= Carol Lady Haynes =

Jamaican doctor and politician

Carol Lady Haynes, born Carol Jacobs, is a Jamaican-Barbadian doctor and politician. From 2015 to 2018, she was an independent member of the Senate of Barbados, and is well-known for her work in response to HIV/AIDS in Barbados as a doctor before entering the senate.

==Life and career==
Carol Jacobs was born in Jamaica, the daughter of Dr. Lenworth Jacobs, and his wife, Mrs. Beth Jacobs, of St. Ann's Bay, Jamaica. She received her early education at St. Hilda's Diocesan High School and Hampton School, in Jamaica. A graduate of the University of the West Indies, she made Barbados her home.
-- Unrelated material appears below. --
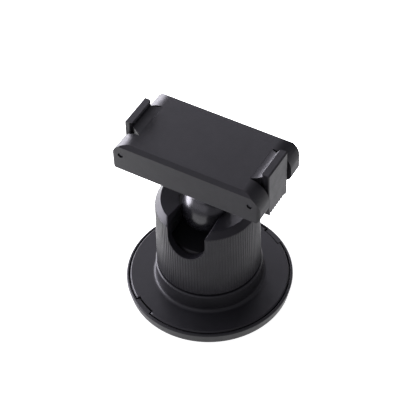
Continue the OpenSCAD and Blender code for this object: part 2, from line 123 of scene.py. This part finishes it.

She gained early experience as a medical doctor at the Queen Elizabeth Hospital, Barbados. In 1979 she began her own private practice in family medicine. In 1988 she started involvement with the HIV/AIDS programme.

She married the doctor and politician Sir Richard Haynes (1936–2013), and the couple had two sons.

In 2000 she received the Barbados Centennial Honour. From 2001 to 2008 she chaired the Barbados National HIV Commission, serving as the Prime Minister's Special Envoy. In 2005 she was unanimously elected as Chair of the Global Fund to Fight AIDS, Tuberculosis and Malaria, the first woman and the first Caribbean person to hold this office. That year she also received the UNAIDS Gold Medal of Achievement. In 2006 she was the first ever recipient of the Barbados Gold Award of Achievement. However, in 2007 Barbados Underground called for her resignation, along with that of Prime Minister Owen Arthur, for having "failed Barbados in the fight against the spread of HIV/AIDS".

Carol Lady Haynes was sworn in as senator on 5 March 2015, and announced her intention to continue to practice as a doctor while serving as senator. In 2016 she was awarded an honorary degree from the University of the West Indies.